Personaggio di spicco della Banda della Magliana, ma anche collaboratore di giustizia dal 1994. In queste ore si infittisce il misero sulla notizia della morte di Antonio Mancini, soprannominato ‘Accattone’ e anche ‘Zio Nino’. Una notizia smentita dallo stesso Mancini che ci ha scherzato su: ““Dicono che sono morto a 85 anni Pertanto c’ho altri dieci anni assicurati”, visto che al momento ha 75 anni.
La notizia della morte di Mancini
Martedì 2 gennaio la notizia del decesso dell’esponente di spicco dell’organizzazione criminale romana. Il nome di Mancini che dagli anni ’80 è stato legato a fatti di cronaca come il delitto Pecorelli, il sequestro di Aldo Moro e l’agguato a Enrico De Pedis, ha anche fatto rivelazioni importanti dagli inquirenti da quando, 30 anni fa ha deciso di diventare un collaboratore di giustizia, fornendo informazioni anche sulla scomparsa di Emanuela Orlandi.

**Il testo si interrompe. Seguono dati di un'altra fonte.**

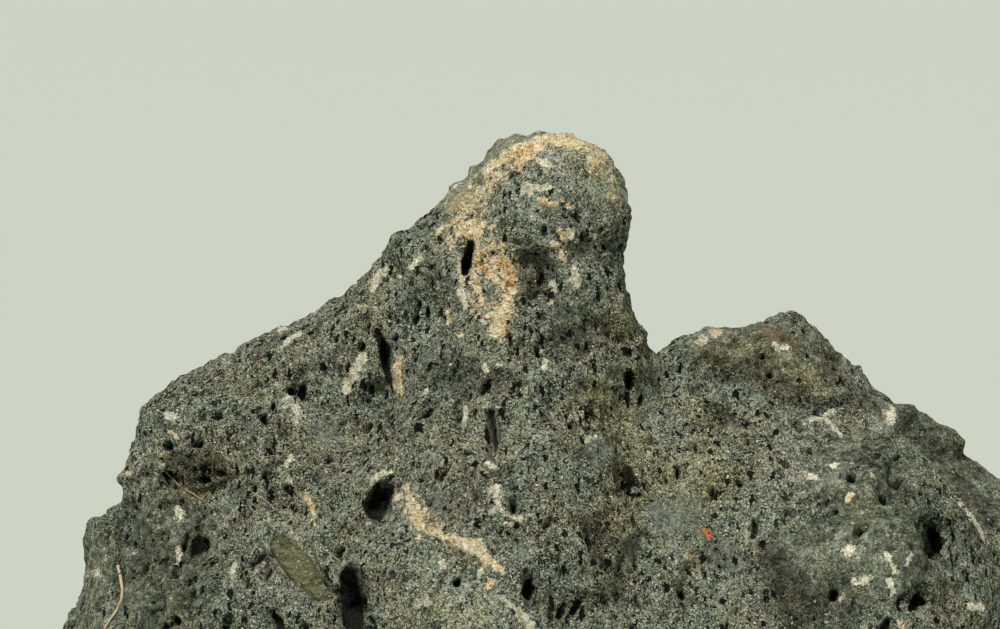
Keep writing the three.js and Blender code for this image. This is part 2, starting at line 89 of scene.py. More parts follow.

# Crusts, stains, specks, worn stretches, painted shade and painted highlights: chains of (x, y, half width).
CRUSTS = {
    "tan": [
        # Along the summit's crest
        [(437, 233, 2), (445, 226, 2.4), (455, 221, 2.4), (466, 214, 2)],
        [(484, 172, 3), (494, 164, 3.4)], [(498, 163, 4), (508, 156, 5), (517, 152, 5)],
        [(514, 150, 5), (524, 149, 6), (534, 145, 5.5)], [(518, 163, 4), (527, 155, 5), (536, 148, 5)],
        [(536, 141, 4.4), (547, 137, 4), (560, 135, 4), (572, 139, 5), (584, 143, 4.6), (594, 149, 4.4)],
        [(556, 143, 3.6), (566, 142, 4.4), (577, 146, 4)], [(596, 152, 4.4), (604, 157, 4)],
        [(541, 148, 3.6), (548, 143, 3)], [(589, 160, 3.4), (598, 162, 3)],
        [(470, 186, 2.6)], [(480, 186, 2)], [(487, 186, 2.4)], [(503, 152, 2.4)], [(519, 170, 2.6)],
        [(592, 170, 2.6)], [(455, 186, 2)], [(475, 177, 2.2)],
        # The front
        [(460, 232, 5), (468, 226, 6), (478, 224, 5), (483, 224, 4)],
        [(470, 232, 6), (478, 231, 5), (475, 240, 3.4)],
        [(475, 243, 4), (478, 252, 4.4), (478, 262, 5)],
        [(484, 252, 3), (494, 246, 3), (503, 246, 2.6)], [(474, 266, 4), (484, 268, 6), (494, 270, 5)],
        [(496, 262, 5), (504, 260, 5), (508, 268, 7), (509, 278, 8)],
        [(509, 278, 8), (508, 290, 6.4), (508, 302, 6)],
        [(508, 302, 6), (504, 314, 7), (500, 324, 9), (496, 332, 8)],
        [(484, 317, 2), (494, 313, 3.4), (502, 309, 5)], [(486, 268, 5), (496, 280, 3)],
        [(472, 272, 4), (475, 283, 4.4), (479, 293, 3), (482, 304, 2.6)],
        [(457, 268, 2.6), (461, 264, 3), (462, 276, 3.4), (463, 284, 2.6)],
        [(491, 228, 2.4), (494, 226, 2.2)], [(491, 236, 2.2)],
        [(560, 197, 1.8), (566, 202, 1.8), (570, 209, 2)],
        [(541, 200, 3), (547, 204, 3), (556, 205, 2.6)],
        [(560, 232, 3), (563, 240, 2.6), (570, 237, 3), (568, 230, 2.4)],
        [(551, 243, 3), (558, 245, 3)], [(561, 253, 3), (564, 260, 3)],
        [(448, 311, 2.4), (449, 321, 2.8)], [(551, 303, 3)], [(461, 336, 2.6)], [(606, 166, 2.4)],
        [(397, 496, 4)],
        [(405, 485, 2), (408, 494, 3.4), (412, 503, 6), (415, 514, 8), (418, 525, 6.4)],
        [(418, 527, 3), (426, 532, 2), (436, 535, 2.2), (444, 537, 3.4), (452, 539, 5)],
        [(452, 539, 5), (462, 543, 6.4), (473, 546, 6.4), (480, 540, 3.4)],
        [(473, 548, 6.4), (484, 554, 5.4), (493, 563, 4), (504, 573, 2.4)],
        [(491, 582, 3.4), (489, 587, 3)], [(902, 624, 4)], [(715, 332, 5), (719, 333, 4)],
        [(837, 340, 4), (838, 347, 4)], [(362, 275, 2), (361, 293, 2)],
        [(303, 494, 3), (310, 503, 2.4), (313, 512, 2.4), (315, 522, 2)],
        [(172, 434, 3), (178, 438, 2)], [(419, 537, 2.6)],
        [(399, 358, 2.6), (397, 368, 3.4), (397, 380, 3.6), (400, 391, 3.4)],
        [(160, 456, 3), (166, 457, 2.6)], [(128, 473, 3)], [(688, 556, 3.6)],
        [(848, 500, 2.6), (851, 494, 2.4)],
    ],
    "white": [
        [(524, 189, 4), (529, 186, 4.4), (531, 194, 3)],
        [(536, 188, 2.6), (543, 188, 3.4), (550, 187, 3)],
        [(539, 160, 2.6), (544, 163, 3.4), (550, 166, 2)], [(571, 232, 2), (570, 239, 2.4)],
        [(590, 234, 2), (594, 237, 2)], [(575, 269, 3), (576, 276, 4), (576, 283, 4)],
        [(552, 284, 2.6), (555, 290, 2.6)], [(545, 362, 3), (544, 368, 2.6)], [(540, 352, 2.4)],
        [(484, 367, 3), (487, 371, 2)], [(498, 366, 2.4), (503, 364, 2)],
        [(620, 189, 2), (625, 194, 2.2), (628, 201, 1.8)],
        [(460, 290, 3), (463, 298, 3.6), (465, 306, 3)],
        [(363, 356, 4), (361, 364, 4.4), (354, 374, 4.6), (348, 384, 4), (347, 390, 3.6)],
        [(372, 290, 2.4), (376, 280, 3.4), (380, 273, 3.4), (386, 269, 2.4)], [(399, 277, 2)],
        [(411, 268, 2.4), (416, 262, 2.6), (421, 257, 2.6)], [(281, 328, 4)],
        [(284, 345, 1.8), (292, 337, 1.8), (302, 333, 2)], [(289, 397, 3), (286, 406, 2.6)],
        [(295, 404, 3), (298, 414, 3.4), (296, 423, 2.4)], [(168, 415, 3), (174, 417, 4)],
        [(426, 390, 2.6)], [(466, 407, 2), (465, 418, 2.4), (463, 427, 2)],
        [(158, 461, 1.8), (162, 467, 3)], [(178, 508, 3), (180, 516, 4)],
        [(178, 546, 2), (179, 562, 2.6)], [(289, 481, 3)], [(292, 456, 2), (287, 464, 2.4)],
        [(371, 480, 2.4), (380, 475, 2.6), (393, 471, 2)],
        [(408, 503, 2), (413, 512, 3), (419, 506, 2)],
        [(460, 543, 2.4), (470, 548, 3), (480, 555, 2.4)], [(441, 562, 3), (444, 568, 3.4)],
        [(480, 572, 3)], [(505, 600, 1.6), (515, 608, 2), (524, 618, 4), (530, 625, 5)],
        [(428, 603, 4)], [(490, 490, 1.8), (497, 486, 2.6), (498, 497, 3), (499, 507, 2.2)],
        [(499, 507, 2.2), (506, 513, 2), (513, 518, 2.2), (521, 517, 2)],
        [(499, 507, 2), (491, 512, 1.8), (493, 519, 1.4)],
        [(521, 517, 2), (517, 525, 1.6), (505, 524, 1.6)],
        [(484, 460, 1.8), (489, 465, 3), (494, 468, 2)],
        [(804, 424, 1.6), (812, 419, 1.6), (822, 418, 1.8)],
        [(824, 416, 1.8), (834, 410, 2)], [(826, 419, 1.6), (834, 427, 1.6), (842, 436, 1.4)],
        [(835, 466, 3)], [(872, 475, 2.2)], [(806, 477, 2.2), (816, 477, 2.4)],
        [(847, 553, 4), (853, 549, 3.4)], [(886, 552, 2.2), (891, 562, 2.2), (896, 573, 1.6)],
        [(912, 552, 1.6), (907, 566, 1.6)], [(855, 582, 3.4), (869, 579, 4)],
        [(890, 582, 3), (893, 593, 2.6)], [(841, 599, 3.4)], [(970, 606, 3), (982, 607, 3)],
        [(960, 503, 1.4), (969, 512, 1.6), (978, 527, 1.8), (984, 540, 1.6)],
        [(775, 345, 3), (787, 349, 3)], [(702, 341, 5)], [(890, 412, 5), (892, 420, 4)], [(97, 573, 4)],
        [(134, 553, 2)], [(235, 565, 2.4), (232, 571, 2.6)], [(584, 412, 1.8)],
        [(585, 442, 1.4), (592, 437, 1.2), (602, 438, 1.2)], [(433, 584, 2)],
    ],
    "rust": [
        [(542, 202, 3), (548, 205, 2.4)], [(580, 176, 3), (588, 177, 3)], [(592, 169, 3)],
        [(494, 228, 2.6)], [(606, 309, 2.4), (612, 314, 3), (614, 319, 2)],
        [(597, 192, 3), (600, 202, 2.4), (588, 202, 2)], [(609, 191, 2.4)], [(544, 345, 3)],
        [(503, 262, 5), (509, 272, 5), (508, 288, 4)], [(478, 262, 4), (486, 270, 4)],
        [(514, 158, 5), (530, 147, 4)], [(544, 144, 3)], [(564, 231, 2.4)],
        [(255, 357, 7), (262, 364, 4)], [(305, 508, 3)], [(322, 506, 3)], [(330, 522, 3)],
        [(307, 475, 2)], [(336, 484, 2)], [(479, 594, 2.6)], [(457, 584, 4)], [(637, 430, 2)],
        [(568, 438, 2.6)], [(694, 430, 2)], [(666, 418, 2.4)], [(826, 457, 3)], [(815, 532, 4)],
        [(884, 570, 2)], [(912, 608, 4)], [(762, 331, 7), (795, 345, 7)],
        [(178, 484, 5), (190, 492, 8), (205, 497, 6)], [(275, 452, 3)], [(565, 596, 3)],
        [(571, 424, 5)], [(601, 549, 4)], [(690, 592, 2)], [(976, 565, 4)],
    ],
    "orange": [[(704, 529, 2), (708, 535, 3), (711, 531, 1.6)]],
    "flecked": [
        # Thinly, over the summit's crown and left flank, and round the thick crust
        [(545, 140, 12), (515, 158, 14), (490, 182, 16), (466, 214, 16), (448, 246, 12)],
        [(596, 152, 10), (611, 178, 10), (616, 206, 8)],
        [(486, 244, 14), (508, 262, 14), (506, 300, 14), (484, 316, 12), (470, 296, 10)],
        [(410, 500, 12), (446, 540, 12), (486, 562, 12)],
    ],
    "khaki": [
        [(451, 208, 5), (460, 203, 8), (470, 200, 8), (476, 202, 5)],
    ],
    "olive": [[(281, 546, 11), (298, 566, 14), (319, 589, 11)]],
    "slate": [
        [(596, 447, 12)], [(633, 552, 9)], [(325, 432, 14)],
        [(665, 512, 16), (690, 508, 12), (672, 528, 14)], [(905, 560, 9)], [(486, 320, 14)],
        [(440, 505, 14)], [(487, 252, 5)], [(489, 297, 8)],
        [(566, 205, 3), (572, 218, 3), (576, 228, 2)], [(715, 552, 14), (735, 560, 10)],
        [(640, 420, 8)], [(960, 540, 12)],
    ],
    "brown": [
        [(605, 400, 20), (640, 470, 26), (600, 545, 26), (570, 610, 30)],
        [(215, 460, 24), (190, 492, 18)], [(760, 365, 26), (700, 360, 16), (820, 380, 16)],
        [(620, 330, 14), (640, 360, 16)], [(700, 440, 24), (720, 480, 24)],
    ],
    "dark": [
        # Painted shade down in the folds and hollows, under the summit's brow and behind the right lobe's
        # crest
        [(534, 262, 16), (540, 280, 16)], [(560, 345, 14), (600, 330, 12)],
        [(440, 372, 14), (500, 380, 12)], [(208, 478, 11), (176, 478, 6)],
        [(604, 535, 10), (600, 560, 7)], [(626, 482, 10)], [(722, 372, 11), (745, 380, 9)],
        [(712, 412, 8), (728, 420, 7)], [(905, 426, 9), (880, 408, 8), (858, 396, 8), (835, 402, 8)],
        [(906, 427, 9), (935, 451, 9), (962, 484, 9), (985, 518, 9)], [(755, 374, 7), (720, 370, 7)],
        [(756, 375, 10), (780, 390, 8), (806, 402, 7), (832, 406, 6)], [(775, 560, 16), (790, 600, 18)],
        [(120, 520, 4), (119, 560, 5), (122, 600, 5)], [(845, 610, 22), (800, 620, 16)],
    ],
    "pit": [
        # Painted shade: the insides of the deep cavities, painted black
        [(471, 243, 2.6), (469, 252, 3.6), (466, 262, 4), (465, 272, 3)],
        [(378, 330, 2), (381, 345, 3), (385, 362, 3.4), (389, 380, 2.6)],
        [(384, 490, 8), (376, 512, 8)], [(348, 575, 7), (351, 600, 9), (354, 625, 9)],
        [(627, 470, 4), (631, 490, 5)], [(629, 371, 2.6), (630, 387, 2.6)],
        [(932, 530, 4), (936, 548, 4)], [(914, 603, 4), (926, 594, 4)], [(551, 295, 3)],
    ],
    "pale": [
        # Paler stretches: the summit's top, pale rock and painted light from above; pale rock on the middle
        # right; a painted highlight along the right lobe's rim
        [(530, 180, 26), (560, 160, 26), (600, 180, 22)], [(530, 215, 20)],
        [(650, 420, 24), (690, 470, 24), (665, 560, 24)],
        # The right lobe's rim: a painted highlight
        [(700, 394, 5), (740, 396, 5), (765, 400, 5), (792, 418, 5), (830, 426, 5), (862, 422, 5)],
        [(862, 422, 5), (903, 446, 5), (938, 474, 5), (966, 508, 5), (985, 545, 6)],
    ],
    "dull": [
        [(850, 480, 40), (900, 560, 40), (810, 570, 40)], [(170, 540, 40), (160, 610, 40)],
        [(905, 424, 12), (935, 440, 16), (985, 500, 20)], [(575, 318, 20)],
    ],
    "smooth": [
        [(700, 350, 14), (760, 345, 26), (820, 355, 26)],
        [(870, 400, 12), (930, 440, 15), (985, 490, 18)], [(100, 545, 16), (90, 610, 20)],
        [(455, 192, 12), (486, 162, 12), (515, 145, 7)],
    ],
    "worn": [
        [(452, 190, 16), (476, 166, 18), (505, 146, 18), (545, 148, 16), (590, 165, 16)],
        [(600, 190, 20)], [(440, 590, 34), (480, 600, 30)], [(325, 432, 18)], [(672, 520, 22)],
        [(298, 566, 22)], [(830, 470, 30), (880, 560, 40), (820, 560, 30)],
        [(890, 420, 16), (940, 450, 16), (985, 500, 16)],
    ],
}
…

L’errore è stato presto chiarito: a morire Luciano Mancini
Il mistero sulla presunta morte di Antonio Mancini è stato chiarito. Ad essere deceduto è stato Luciano Mancini, 88enne anche lui membro della Banda della Magliana, conosciuto come ‘Er Principe’. E se l’Accattone ha precisato: “Non sono morto”, il figlio di Luciano Mancini, Massimiliano, solo qualche ora fa, nella notte tra il 2 e il 3 gennaio, ha fatto sapere: “Sulla morte di mio padre c’è stato un errore di comunicazione”.
Come mai Antonio Mancini ha scelto di diventare collaboratore di giustizia
Antonio Mancini, all’interno dell’organizzazione criminale aveva il ruolo di ‘drizzare i torti’, ossia di persuadere eventuali debitori morosi, mentre Luciano si preoccupava di reinvestire i soldi provento di attività illecite. ‘Zio Nino, nato a Pescara è cresciuto a San Basilio a Roma, e solo alla fine degli anni ’70 ha deciso di legare il suo nome alla Banda della Magliana, fino ad aprile del 1994 quando ha deciso di collaborare confidando agli inquirenti: “Immediatamente dopo la mia cattura, avuta contezza delle dichiarazioni di Maurizio Abbatino e del livello elevato delle conoscenze al quale erano giunti gli organismi investigativi, ho trovato la necessaria determinazione per rompere in maniera definitiva con l’ambiente criminale nel quale sono vissuto sin dai primi anni settanta. Verso questo ambiente – a seguito di mie vicissitudini personali legate, da un lato alla mia lunga carcerazione e dall’altro all’aver constatato che, progressivamente, erano state ammazzate, in circostanze che oggi reputo “strane”, persone come Franco Giuseppucci, Danilo Abbruciati, Nicolino Selis, Angelo De Angelis, Edoardo Toscano, Gianni Girlando e lo stesso Renato De Pedis, con le quali avevo intrattenuto fraterni rapporti – avevo maturato un profondo senso di delusione che non esito a definire di schifo”.